What an excellent event the City Health 2018 conference proved to be. The seventh edition since the inaugural event at the Guildhall in the City of London in 2012 each subsequent has added to the knowledge and breadth which makes this such a fascinating and unique undertaking.
The city of Odesa were great hosts and combined with the tremendous efforts of the organisers nearly 250 participants from over 20 countries gathered to discuss how we can develop healthy responses during this period of unprecedented change and challenge. It was a great pleasure to meet so many people committed to improving urban health and be exposed to so many examples of great work. There were also some incredibly stimulating and thoughtful presentations and inputs, not just from speakers but also members of the audience. While I can’t pretend the travelling (especially the rather tight transfer times) were anything other than tiring City Health has done a wonderful job of recharging my batteries and energising me to consider how I can make use of what I have learned in Odesa and apply it and share it with colleagues in London. It certainly reminded me that many colleagues around the world face a level of challenge in delivering evidence-based approaches that some of us struggle to imagine.
Also, this blog will continue, not least because 2019 will see two City Health events! The first of these will see City Health hosted by Liverpool John Moores University on 22 March. Liverpool is not just a city with an important maritime history or being famous as being the home of The Beatles, it also enjoys a long influential history of innovation around public health, having been the first city in England to appoint a Medical Officer of Health in the mid-19 th century. More recently it has also been at the forefront of developments relating to harm reduction in relation to drug use and has led much of the work in trying to improve safety in the night time economy. Get the date in your calendar now. The other City Health event is to be held in Australia in September. While exact dates are yet to be confirmed this will be a great opportunity to take City Health beyond the confines of Europe and engage with a broader range of cities. Australia has, of course, often led global developments in terms of pragmatic and humane responses to problems associated with drug use. Though in terms of the current position relating to tobacco harm reduction it perhaps reminds us that no country has a monopoly on wisdom, or that previous victories mean there are not further battles to be fought in helping our most vulnerable communities. I very much hope you are able to participate or engage in one or other of these events.

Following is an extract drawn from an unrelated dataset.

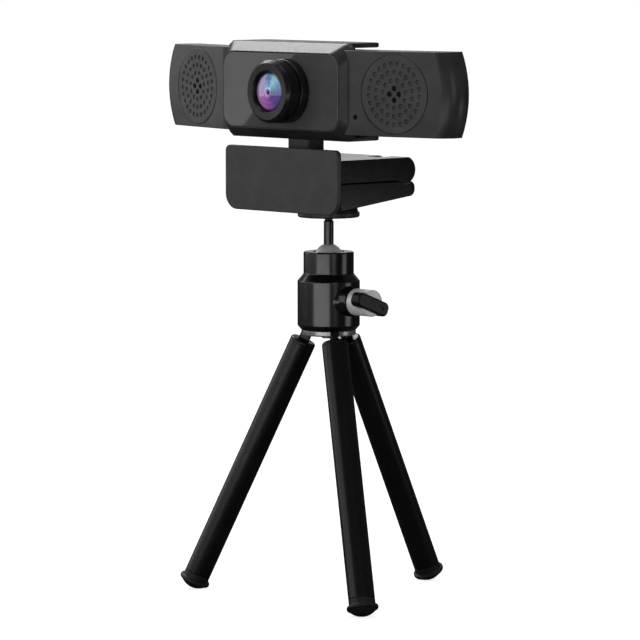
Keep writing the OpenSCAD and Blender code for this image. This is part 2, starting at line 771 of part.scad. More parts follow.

Let me return to the recent conference in Odesa. The quality of speakers and presentations was outstanding. Reflecting the ethos of City Health, the presentations are already available via the website but in addition many were filmed, and these will be added in the coming weeks. Some of the issues which caught my attention will be flagged in forthcoming blogs, but I must mention David Wilson, the World Bank’s Global HIV/AIDS Program Director, who delivered the Alison Chesney and Eddie Kiloran Memorial lecture. He provided a global and historic overview of current health challenges, highlighting the great gains achieved by improved nutrition, sanitation, vaccination and antibiotics. He then raised the question that given this why are we so many societies and individuals experiencing such anxiety? He then highlighted examples where drug and alcohol use coupled with rises in heart disease were seeing declines in health expectancy.
Looking to the future he outlined the challenges posed by the current technological revolution and suggested we all need to start looking at the current and future challenges in health rather than continuing to fight the battles of the past. That poses a considerable challenge for us all.